Pune Media

Domestic Supply Chains & Data Centres Mandated

India’s wind energy sector faces a fundamental transformation following new regulations that came into effect July 31, 2025, requiring all wind turbine manufacturers to establish domestic supply chains and data centres within the country. The policy aims to dramatically increase manufacturing capacity utilisation from the current 25-30 per cent to an ambitious 70-80 per cent while addressing national security concerns over foreign-controlled energy infrastructure.

The Ministry of New and Renewable Energy has renamed the Revised List of Models and Manufacturers (RLMM) to the Approved List of Models and Manufacturers (ALMM) Wind, introducing comprehensive requirements that mandate wind turbine manufacturers source all key components—including blades, towers, gearboxes, generators, and special bearings—exclusively from approved domestic suppliers. These components represent 65-70 per cent of a wind turbine’s total cost, making the mandate particularly significant for market dynamics.

The regulations directly target the competitive imbalance that has emerged over recent years, as Chinese manufacturers expanded their market share from just 10 per cent in fiscal 2019 to approximately 45 per cent in fiscal 2025, as per CRISIL ratings. Chinese original equipment manufacturers achieved this growth by importing lower-cost components from China, making their products 10-15 per cent cheaper than Indian manufacturers and creating what industry officials describe as an uneven playing field.

Under the new framework, all wind turbine manufacturers must establish research and development centres in India within one year, ensuring turbines are designed specifically for Indian conditions including low wind speeds and high temperatures. The requirement addresses historical operational issues such as turbines tripping due to extreme weather conditions in states like Rajasthan, where foreign-designed equipment has struggled with local environmental challenges.

Cyber security considerations feature prominently in the policy shift, with regulations mandating that all wind turbine data must be stored within India. The policy prohibits real-time operational data transfers abroad and requires operational control to be conducted exclusively from facilities located within the country. These measures respond to national security concerns highlighted by National Security Advisor, Ajit Doval and in a NITI Aayog report, which identified risks associated with foreign-controlled data collection servers and unauthorised software updates in critical energy infrastructure.

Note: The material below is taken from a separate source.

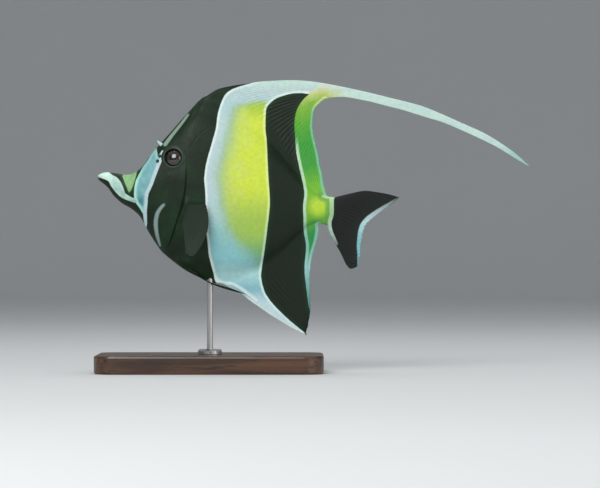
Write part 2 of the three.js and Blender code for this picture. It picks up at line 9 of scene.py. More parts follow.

The policy particularly benefits Indian manufacturers like the Suzlon Group, which holds a 31 per cent market share in India’s installed wind capacity and already sources most components domestically while maintaining established research and development facilities within the country. Other domestic players including Inox Wind are similarly positioned to capture increased market share as the cost advantage of Chinese competitors diminishes under the new sourcing requirements.

Chinese manufacturers, particularly Envision Group, face substantial adjustment costs as they must now establish local supply chains and data centres, potentially eroding their historical cost advantages. However, some companies have already begun adapting to the changing landscape, with Envision Energy relocating its data control centre from China to India in late 2024 in anticipation of the regulatory changes.

India’s wind manufacturing sector, which has already achieved over 20 gigawatts of annual manufacturing capacity, currently operates at significantly underutilised levels, with only 4.15 gigawatts installed in FY 2024-25. Industry analysts project this underutilisation will improve dramatically under the new regulations, with capacity utilisation expected to reach 70 per cent as domestic demand increases and foreign manufacturers establish local operations.

Quality enhancement is another important part of the regulatory framework, with Bureau of Indian Standards (BIS) certification becoming mandatory from September 2026. Under the broader Machinery and Electrical Equipment Safety regulations, this certification will ensure that all wind turbine components meet strict safety and performance standards across the industry. It will help avoid delays, non-conformance, and recalls, promote technical accountability among both Indian and foreign manufacturers serving the Indian market, and reduce the risk of equipment failure, recalls, or rejection at Indian ports.

The policy includes pragmatic transition provisions to protect existing investments, exempting projects already bid out before July 31, 2025, if commissioned within three years. Captive, open access, commercial and industrial projects, and third-party sale projects scheduled for commissioning within 18 months also receive exemptions. Additionally, new manufacturers and models receive exemptions for 800 megawatts capacity over two years to promote innovative technologies and performance efficiencies not available indigenously, ensuring the policy doesn’t stifle technological advancement.

Long-term projections suggest the policy positions India to capture 10 per cent of global wind equipment demand by 2030, leveraging comparatively low manufacturing costs and strategic geographical location near emerging markets in Asia, Africa, and the Middle East. With global wind installations needing to reach 320 gigawatts annually to meet climate targets, India’s enhanced manufacturing capacity could serve both domestic and export markets.

Industry analysts project India’s annual wind capacity additions will more than double to 7.1 gigawatts on average over the next two financial years, compared to 3.4 gigawatts during 2023-2025, as the combination of policy support, improved cost structures, and enhanced domestic manufacturing capabilities.